A brief video on YouTube captures Sunstein at a 2002 event using the writings of Jeremy Bentham, a 19th century social reformer and animal-rights pioneer.
"You've heard a reference to Bentham, so let's listen to him, shall we," he begins in the video.
He then quotes from Bentham's 1789 primer, "Introduction to Principals of Morals and Legislation," written just after slaves had been freed by the French but were still held captive in the British dominions:
"The day may come, when the rest of the animal creation may acquire those rights which never could have been withholden from them but by the hand of tyranny. The French have already discovered that the blackness of the skin is no reason why a human being should be abandoned without redress to the caprice of a tormentor," Sunstein states, quoting Bentham.
Sunstein continues quoting the author: "A full-grown horse or dog is beyond comparison a more rational, as well as a more conversable animal, than an infant of a day or a week or even a month, old. But suppose the case were otherwise."
The rest of Bentham's sentence, not captured in the video, continued, "what would it avail? The question is not, can they (animals) reason or can they talk? But, can they suffer?"

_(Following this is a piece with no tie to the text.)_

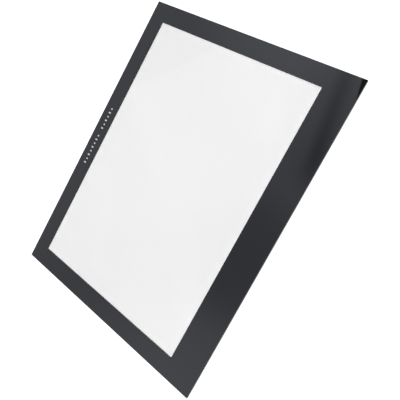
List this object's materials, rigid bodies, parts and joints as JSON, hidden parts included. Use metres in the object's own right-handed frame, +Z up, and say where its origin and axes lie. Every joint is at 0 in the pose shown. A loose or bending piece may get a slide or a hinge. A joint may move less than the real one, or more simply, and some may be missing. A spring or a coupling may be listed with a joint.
{
  "type": "light box",
  "caption": "Thin rectangular light box: clear top sheet with a black printed border round an evenly lit white window, wider at one long side, on a shallow black housing.",
  "frame": {"origin": "under the middle of the top plate, at the level of the feet", "axes": "+X along the long side towards the power inlet, +Y from the wide front border towards the rear, +Z up"},
  "size_m": [0.338, 0.265, 0.01],
  "materials": {
    "clear_sheet": "polished clear acrylic",
    "black_print": "screen-printed black behind the clear sheet",
    "white_print": "screen-printed white",
    "tape": "double-sided foam tape",
    "opal_diffuser": "opal, evenly lit from behind",
    "film": "translucent film",
    "light_guide": "clear acrylic with a dot pattern",
    "white_sheet": "white reflector",
    "white_moulding": "moulded white",
    "strip_board": "white solder mask",
    "led_package": "white package with a yellow phosphor",
    "led_bar": "mill finish",
    "black_moulding": "fine moulded texture",
    "screw_steel": "black oxide steel",
    "rubber": "matte",
    "label": "blank silver label",
    "board": "green solder mask",
    "board_steel": "zinc-plated",
    "chip_black": "moulded epoxy",
    "tinned": "tin-plated",
    "ferrite": "ferrite",
    "tantalum": "moulded case",
    "chip_tan": "fired ceramic",
    "connector": "natural nylon",
    "lead_red": "insulated lead",
    "lead_black": "insulated lead",
    "solder": "solder",
    "jack_pin": "nickel-plated",
    "jack_contact": "spring brass",
    "button": "satin"
  },
  "bodies": {
    "base": {"top_plate": "clear_sheet", "border_mask": "black_print", "printed_marks": "white_print", "plate_tape": "tape", "upper_diffuser": "opal_diffuser", "prism_film": "film", "lower_diffuser": "film", "light_guide_plate": "light_guide", "reflector_sheet": "white_sheet", "inner_frame": "white_moulding", "led_strip_board": "strip_board", "leds": "led_package", "led_bar": "led_bar", "chassis_frame": "black_moulding", "back_cover": "black_moulding", "cover_screws": "screw_steel", "rubber_feet": "rubber", "rating_label": "label", "driver_board": "board", "board_screws": "board_steel", "driver_ic": "chip_black", "ic_leads": "tinned", "power_inductor": "ferrite", "filter_capacitors": "tantalum", "chip_capacitors": "chip_tan", "chip_resistors": "chip_black", "rectifier_diode": "chip_black", "lead_header": "connector", "lead_plug": "connector", "lead_positive": "lead_red", "lead_negative": "lead_black", "solder_joints": "solder", "dc_jack_body": "chip_black", "dc_jack_pin": "jack_pin", "dc_jack_contact": "jack_contact", "switch_body": "chip_black", "switch_shield": "tinned"},
    "button": {"power_button": "button", "switch_plunger": "connector"}
  },
  "joints": [
    {"name": "button_press", "type": "slide", "parent": "base", "child": "button", "axis": [-1, 0, 0], "range_m": [0, 0.0006], "stiffness_N_per_m": 1000, "springref_m": -0.0003}
  ]
}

While the YouTube video offers only a brief sound bite with no context, a WND review of Sunstein's academic writings find he used the same verses from Bentham to push for animal rights.
In the footnotes to a 2002 academic paper for Harvard University, "The Rights of Animals: A Very Short Primer," Sunstein expresses his approval of Bentham's arguments:
"I suggest that Bentham and Mill were not wrong to offer an analogy between current uses of animals and human slavery," he wrote.
Several other works by Sunstein, including his books, quote approvingly of Bentham's statements comparing adult dogs and horses to human infants.
In the Harvard paper, Sunstein even suggests animals could be granted the right to sue humans in court.
"We could even grant animals a right to bring suit without insisting that animals are in some general sense 'persons,' or that they are not property," he wrote.
The Senate two weeks ago confirmed Sunstein as Obama's administrator of the White House Office of Information and Regulatory Affairs, overcoming months of delay due to Republican concerns that he would push a radical animal-rights agenda.